Field of Vision


I am re-reading Seamus Heaney’s poetry from beginning to end for the fourth or fifth time, and have reached the collection that he published in 1991 entitled Seeing Things. It contains a poem that for me is one of his most memorable.  It is called Field of Vision.  It speaks of a woman in a wheelchair who was bound in this way for some years.  Physically she could just look out of the same window at the same scene day after day.  Heaney emphasises the sameness, by describing what there was to see through that window: a stunted hawthorn bush, a field of ragwort, some calves that always stood with their backs against the wind.

There is something very poignant about this poem, almost haunting in its description of what it is to be confined and be unable to do anything about it.  In so doing he draws our attention to the window itself and to how we understand what affects our clarity of thought.  The point he brings us to is whether our eye is drawn to the barrier that defines our field of vision, or whether that simply serves as the fixed point through which we look and see much further.  Do we focus on what has come to be the limit of what we can do, or have we the ability to think and project our imagination beyond it?
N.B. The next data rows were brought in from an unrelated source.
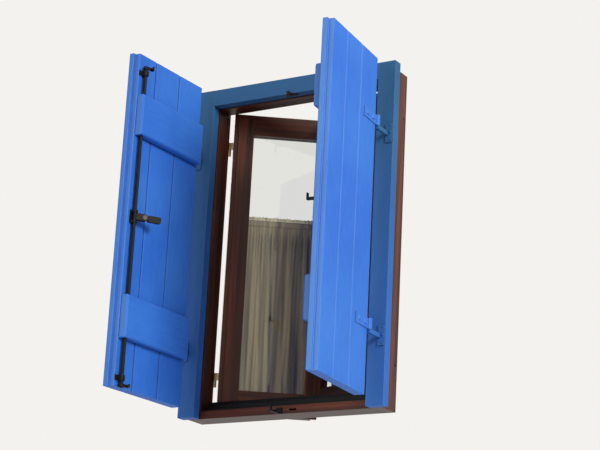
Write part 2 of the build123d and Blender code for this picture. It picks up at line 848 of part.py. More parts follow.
def trim_field(hinge, side):
    """Cut the raised field back to the rim above and below it."""
    strip = box_outline(side * window_rebate_half, window_stop - field_rise, -side * sight_inner, rim_front)
    upright(hinge, strip, field_top, rim_top, mode=Mode.SUBTRACT)
    upright(hinge, strip, rim_bottom, field_bottom, mode=Mode.SUBTRACT)


for side_name, (side, hinge) in sashes.items():
    with BuildPart() as hinge_stile:
        hinge_outline = [
            (-rim_half, rim_front),
            (-field_half, rim_front),
            (-field_half, sash_front),
            (-sight_outer, sash_front),
            (-sight_outer, glass_seat),
            (-rebate_outer, glass_seat),
            (-rebate_outer, sash_back),
            (-rim_half, sash_back),
        ]
        upright(hinge, mirrored(hinge_outline, side), rim_bottom, rim_top)
        trim_field(hinge, side)
    finish_piece(hinge_stile, f"{side_name}_sash_stile_hinge")

    with BuildPart() as meeting_stile:
        upright(hinge, meeting_outlines[side_name], rim_bottom, rim_top)
        trim_field(hinge, side)
    finish_piece(meeting_stile, f"{side_name}_sash_stile_meeting")

    with BuildPart() as top_rail:
        front_part = [
            (sash_front, sight_top),
            (glass_seat, sight_top),
            (glass_seat, rim_top),
            (rim_front, rim_top),
            (rim_front, field_top),
            (sash_front, field_top),
        ]
        lengthways(hinge, front_part, side * sight_outer, side * sight_inner)
        back_part = box_outline(glass_seat, rebate_top, sash_back, rim_top)
        lengthways(hinge, back_part, side * rebate_outer, side * rebate_inner)
    finish_piece(top_rail, f"{side_name}_sash_rail_top")

    with BuildPart() as bottom_rail:
        front_part = [
            (rim_front, rim_bottom),
            (glass_seat, rim_bottom),
            (glass_seat, sight_bottom),
            (sash_front, sight_bottom),
            (sash_front, field_bottom),
            (rim_front, field_bottom),
        ]
        lengthways(hinge, front_part, side * sight_outer, side * sight_inner)
        back_part = box_outline(glass_seat, rim_bottom, sash_back, rebate_bottom)
        lengthways(hinge, back_part, side * rebate_outer, side * rebate_inner)
    finish_piece(bottom_rail, f"{side_name}_sash_rail_bottom")

    with BuildPart() as pane:
        pane_back = glass_seat + glass_thickness
        pane_plan = box_outline(
            side * (rebate_outer - glass_gap), glass_seat, side * (rebate_inner + glass_gap), pane_back
        )
        upright(hinge, pane_plan, rebate_bottom + glass_gap, rebate_top - glass_gap)
    finish_piece(pane, f"{side_name}_sash_glass")

    with BuildPart() as beads:
        bead_back = pane_back + bead_depth
        for outer, inner in ((rebate_outer, sight_outer), (rebate_inner, sight_inner)):
            eased = inner - bead_round if inner > outer else inner + bead_round
            bead_plan = [
                (side * outer, pane_back),
                (side * inner, pane_back),
                (side * inner, bead_back - bead_round),
                (side * eased, bead_back),
                (side * outer, bead_back),
            ]
            upright(hinge, bead_plan, rebate_bottom, rebate_top)
        for outer, inner in ((rebate_bottom, sight_bottom), (rebate_top, sight_top)):
            eased = inner - bead_round if inner > outer else inner + bead_round
            bead_section = [
                (pane_back, outer),
                (pane_back, inner),
                (bead_back - bead_round, inner),
                (bead_back, eased),
                (bead_back, outer),
            ]
            lengthways(hinge, bead_section, side * sight_outer, side * sight_inner)
    finish_piece(beads, f"{side_name}_sash_glazing_beads")

    with BuildPart() as hinge_pins:
        pivot = (side * sash_pivot_x, sash_pivot_y)
        for knuckle_low in knuckle_levels:
            knuckle_top = knuckle_low + knuckle_length
            web = box_outline(
                side * (sash_pivot_x - knuckle_web_lap), window_back,
                side * (sash_pivot_x + knuckle_radius), sash_pivot_y,
            )
            upright(fixed, web, knuckle_low, knuckle_top)
            column(fixed, pivot, knuckle_radius, knuckle_low, knuckle_top)
            wing = box_outline(
                side * (sash_pivot_x - knuckle_web_lap), window_back,
                side * (window_outer_half - knuckle_web_lap), window_back + leaf_plate,
            )
            upright(fixed, wing, knuckle_low - leaf_plate_extra, knuckle_top)
            column(fixed, pivot, knuckle_pin, knuckle_top, knuckle_top + knuckle_pin_length)
    finish_piece(hinge_pins, f"sash_hinge_pins_{side_name}")

    with BuildPart() as sash_hinges:
        for knuckle_low in knuckle_levels:
            knuckle_base = knuckle_low + knuckle_length
            knuckle_top = knuckle_base + knuckle_length
            column(hinge, pivot, knuckle_radius, knuckle_base, knuckle_top)
            neck = box_outline(
                side * (sash_pivot_x - knuckle_neck_lap), sash_back,
                side * (rim_half - sash_gap), sash_pivot_y - shut_clearance,
            )
            upright(hinge, neck, knuckle_base, knuckle_top)
            wing = box_outline(
                side * rim_half, sash_back, side * (rim_half - leaf_plate_reach), sash_back + leaf_plate
            )
            upright(hinge, wing, knuckle_base, knuckle_top + leaf_plate_extra)
            bore = knuckle_pin + running_gap
            column(hinge, pivot, bore, knuckle_base, knuckle_top - knuckle_cap, mode=Mode.SUBTRACT)
    finish_piece(sash_hinges, f"{side_name}_sash_hinges")

# Handle of the right sash
right_sash = sashes["right"][1]
rose_back = sash_back + rose_thickness
with BuildPart() as handle_rose:
    with BuildSketch(facing(right_sash, rose_back)) as rose_outline:
        with Locations((handle_x, handle_level)):
            RectangleRounded(2 * rose_half, rose_height, rose_round)
    extrude(rose_outline.sketch, amount=rose_thickness)
finish_piece(handle_rose, "handle_rose")

with BuildPart() as window_handle:
    neck_back = rose_back + neck_length
    peg(right_sash, (handle_x, handle_level), neck_radius, rose_back, neck_back)
    with BuildSketch(across(right_sash, handle_x)) as handle_outline:
        with Locations((neck_back - handle_grip_depth / 2, handle_level)):
            RectangleRounded(handle_grip_depth, handle_grip_height, handle_round)
    extrude(handle_outline.sketch, amount=handle_length)
finish_piece(window_handle, "window_handle")

# Curtain rods with their brackets, and the gathered curtains


def gather(position, phase):
    """Depth of the gathered cloth at a place along the rod, as uneven waves."""
    depth = 0
    for share, fold_length, shift in curtain_folds:
        depth += share * sin(2 * pi * position / fold_length + shift * phase)
    return depth


def cloth_outline(side, phase, front, back, wave):
    """Plan of a waved strip of cloth, between two offsets from the rod."""
    steps = [curtain_start + (curtain_end - curtain_start) * index / curtain_steps
             for index in range(curtain_steps + 1)]
    crests = [(side * place, curtain_rod_y + wave * gather(place, phase)) for place in steps]
    front_points = [(x, y + front) for x, y in crests]
    back_points = [(x, y + back) for x, y in crests]
    return front_points + back_points[::-1]


for side_name, (side, hinge) in sashes.items():
    with BuildPart() as curtain_rod:
        rod_start = min(side * rod_inner_end, side * rod_outer_end)
        with BuildSketch(across(hinge, rod_start)) as rod_outline:
            with Locations((curtain_rod_y, curtain_rod_level)):
                Circle(curtain_rod_radius)
        extrude(rod_outline.sketch, amount=rod_outer_end - rod_inner_end)
    finish_piece(curtain_rod, f"{side_name}_curtain_rod")

    with BuildPart() as curtain_brackets:
        cradle = curtain_rod_radius + curtain_bracket_fit
        bracket_low = curtain_rod_level - curtain_bracket_height / 2
        bracket_high = curtain_rod_level + curtain_bracket_height / 2
        for spot in bracket_spots[side_name]:
            bracket_plan = box_outline(
                spot - curtain_bracket_half, sash_back,
                spot + curtain_bracket_half, curtain_rod_y + curtain_rod_radius + curtain_bracket_lip,
            )
            upright(hinge, bracket_plan, bracket_low, bracket_high)
            with BuildSketch(across(hinge, spot)) as cradle_outline:
                with Locations((curtain_rod_y, curtain_rod_level)):
                    Circle(cradle)
            extrude(cradle_outline.sketch, amount=curtain_bracket_half, both=True, mode=Mode.SUBTRACT)
            mouth = box_outline(
                spot - curtain_bracket_half, curtain_rod_y - cradle,
                spot + curtain_bracket_half, curtain_rod_y + cradle,
            )
            upright(hinge, mouth, curtain_rod_level, bracket_high, mode=Mode.SUBTRACT)
    finish_piece(curtain_brackets, f"{side_name}_curtain_brackets")

    with BuildPart() as curtain:
        phase = curtain_phases[side_name]
        heading = cloth_outline(
            side, phase, -curtain_heading_half, curtain_heading_half, curtain_heading_wave
        )
        upright(hinge, heading, curtain_pocket_bottom, curtain_top)
        cloth = cloth_outline(side, phase, 0, curtain_thickness, curtain_wave)
        upright(hinge, cloth, curtain_bottom, curtain_pocket_bottom)
        pocket = box_outline(
            curtain_rod_y - curtain_pocket_half, curtain_rod_level - curtain_pocket_rise,
            curtain_rod_y + curtain_pocket_half, curtain_rod_level + curtain_pocket_rise,
        )
        lengthways(hinge, pocket, side * rod_inner_end, side * rod_outer_end, mode=Mode.SUBTRACT)
    finish_piece(curtain, f"{side_name}_curtain")
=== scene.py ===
# Window with shutters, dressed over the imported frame. Metres throughout.
import math

import bpy
import numpy as np
from mathutils import Matrix, Vector


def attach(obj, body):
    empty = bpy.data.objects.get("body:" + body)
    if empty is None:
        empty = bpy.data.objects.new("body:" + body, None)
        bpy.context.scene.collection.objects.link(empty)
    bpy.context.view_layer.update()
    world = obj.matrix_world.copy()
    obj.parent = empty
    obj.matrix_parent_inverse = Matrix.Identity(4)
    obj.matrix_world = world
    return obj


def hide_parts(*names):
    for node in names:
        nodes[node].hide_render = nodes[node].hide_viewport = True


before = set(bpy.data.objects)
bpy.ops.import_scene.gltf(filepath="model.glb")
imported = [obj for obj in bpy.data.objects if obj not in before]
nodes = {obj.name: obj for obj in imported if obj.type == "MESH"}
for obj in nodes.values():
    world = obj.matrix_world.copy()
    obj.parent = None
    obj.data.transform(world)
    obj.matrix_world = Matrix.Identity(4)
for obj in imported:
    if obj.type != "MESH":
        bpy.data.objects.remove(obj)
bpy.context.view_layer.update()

print("frame loaded with", len(nodes), "nodes")

# How each leaf stands: its body, its hinge axis in plan and its turn from shut, in degrees
leafTurns = {
    "leftShutter": {"body": "left_shutter_leaf", "x": -0.392, "y": -0.072, "turn": -92.19},
    "rightShutter": {"body": "right_shutter_leaf", "x": 0.392, "y": -0.072, "turn": 95.58},
    "leftSash": {"body": "left_sash_leaf", "x": -0.365, "y": 0.150, "turn": 35.5},
    "rightSash": {"body": "right_sash_leaf", "x": 0.365, "y": 0.150, "turn": -21.0},
    "fixed": {"body": "frame", "x": 0.0, "y": 0.0, "turn": 0.0},
}


def turnedPoints(points, leaf):
    # points in the shut position, turned about the leaf's hinge axis in plan
    place = leafTurns[leaf]
    angle = math.radians(place["turn"])
    points = np.asarray(points, dtype=float)
    dx = points[..., 0] - place["x"]
    dy = points[..., 1] - place["y"]
    turned = points.copy()
    turned[..., 0] = place["x"] + dx * math.cos(angle) - dy * math.sin(angle)
    turned[..., 1] = place["y"] + dx * math.sin(angle) + dy * math.cos(angle)
    return turned


def linear(hexText):
    # sRGB hex to linear colour: c / 12.92 when small, else ((c + 0.055) / 1.055) to the power 2.4
    values = [int(hexText[i:i + 2], 16) / 255 for i in (1, 3, 5)]
    return tuple(c / 12.92 if c <= 0.04045 else ((c + 0.055) / 1.055) ** 2.4 for c in values) + (1.0,)


def addNode(tree, kind, settings=None, links=None):
    # one node, its settings by property or socket name, its links as socket: output
    node = tree.nodes.new(kind)
    for key, value in (settings or {}).items():
        if isinstance(key, str) and hasattr(node, key) and key not in node.inputs:
            setattr(node, key, value)
        else:
            node.inputs[key].default_value = value
    for key, output in (links or {}).items():
        tree.links.new(output, node.inputs[key])
    return node


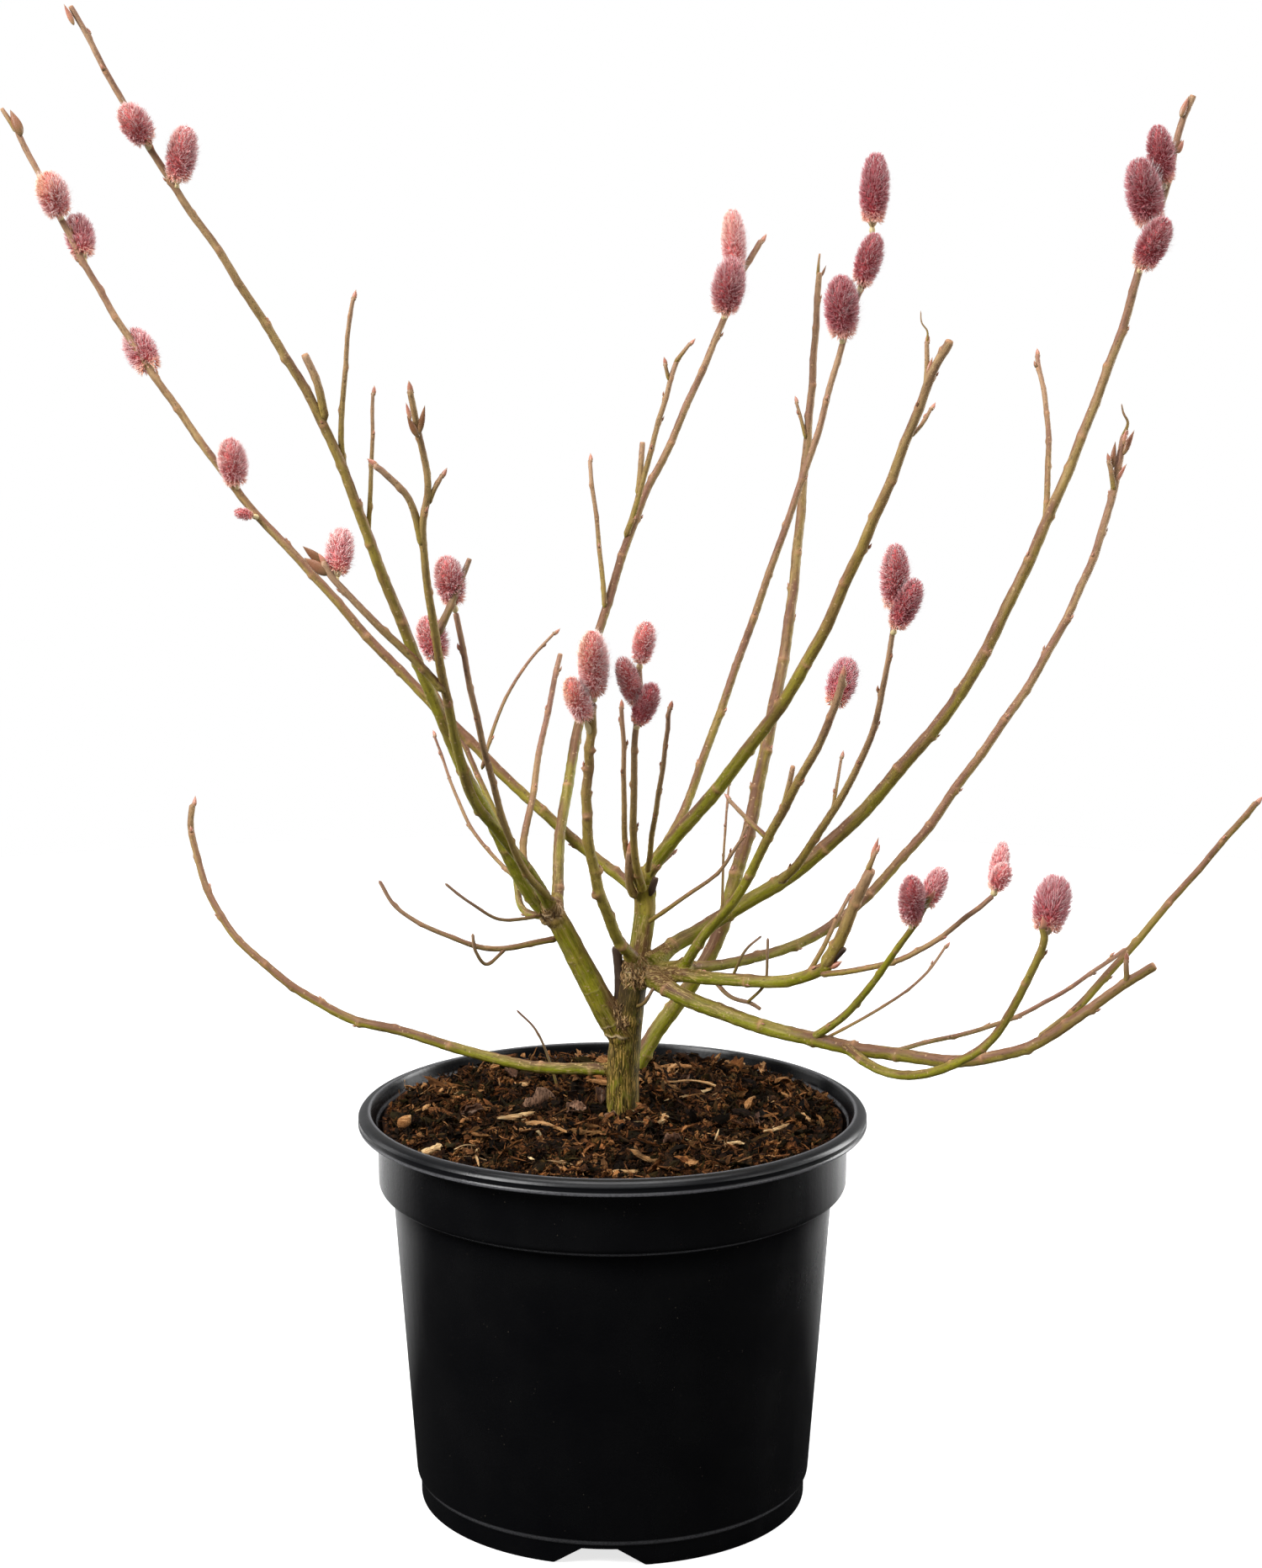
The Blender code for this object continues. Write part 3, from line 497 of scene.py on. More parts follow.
def bark_material(name, fissured=False):
    """Green bark, red-brown on top and tan near the tips; old wood has pale wavy fissures."""
    s = Shader(name)
    age, scar, dead_wood_and_shade, _ = s.attribute("look")
    rod = s.attribute("rod")[3]
    streaks = s.noise(s.stretch(rod, (700, 700, 60)), 1.0, 4.0)
    patches = s.noise(s.stretch(rod, (110, 110, 26)), 1.0, 3.0)
    grain = s.noise(s.stretch(rod, (1700, 1700, 800)), 1.0, 3.0)
    mottle = s.noise(s.stretch(rod, (460, 460, 170)), 1.0, 5.0, 0.62)
    facing_up = s.split(s.tree.nodes.new("ShaderNodeNewGeometry").outputs["Normal"])[2]
    sunned = s.window(facing_up, -0.10, 0.50, 0.0, 0.95)
    green = s.ramp(age, [
        (0.00, (0.165, 0.186, 0.004)), (0.30, (0.225, 0.205, 0.010)), (0.55, (0.265, 0.185, 0.040)),
        (0.80, (0.330, 0.205, 0.105)), (1.00, (0.420, 0.260, 0.165))])
    brown = s.ramp(age, [
        (0.00, (0.100, 0.048, 0.016)), (0.45, (0.170, 0.078, 0.040)), (1.00, (0.260, 0.130, 0.088))])
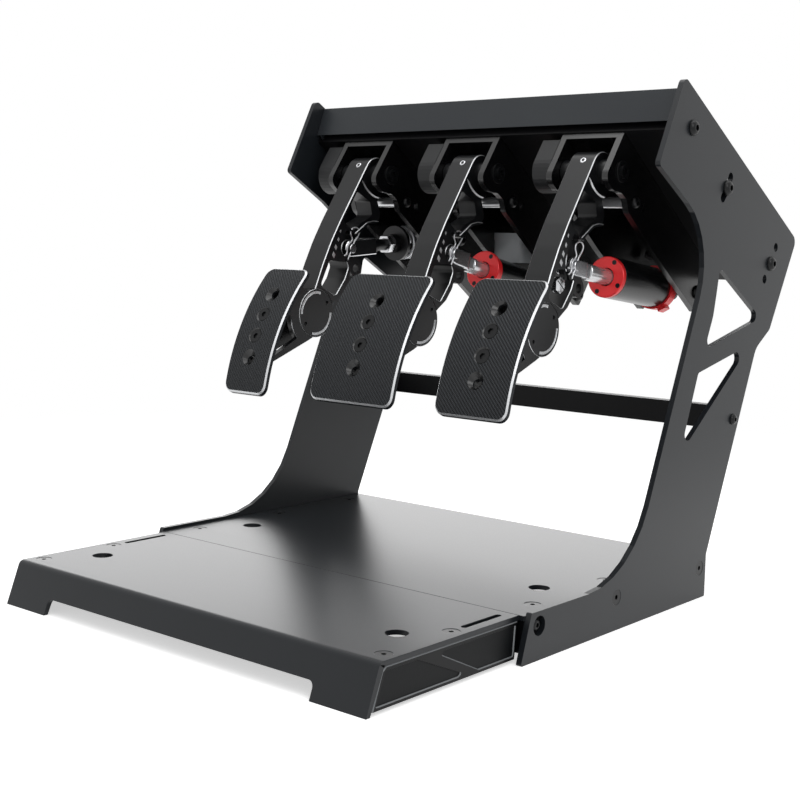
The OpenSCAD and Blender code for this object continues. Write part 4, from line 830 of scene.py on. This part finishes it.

I do not believe that there is a wasted word in this poem.  It has that tautness that shapes a really good poem.  Like the woman that is its subject, it demands active contemplation.  Heaney describes her as not carrying, “a spare ounce of emotional weight.”  The line, “Face to face with her was an education” is the crux of the poem, for it reminds us all that pity is not what changes the world, but rather the capacity to learn and the willingness to be transformed.  For that we must be able to truly see.

He ends with the mystery that is beyond us, which, “Grew more distinctly strange as you kept standing/Focused and drawn in by what barred the way.”  It could be said to be a parable of our times, as, the more we draw the field of our vision closer to ourselves, what lies beyond it becomes ever less intelligible.  Heaney reminds us that we can see, “Deeper into the country than [we] expect [….].”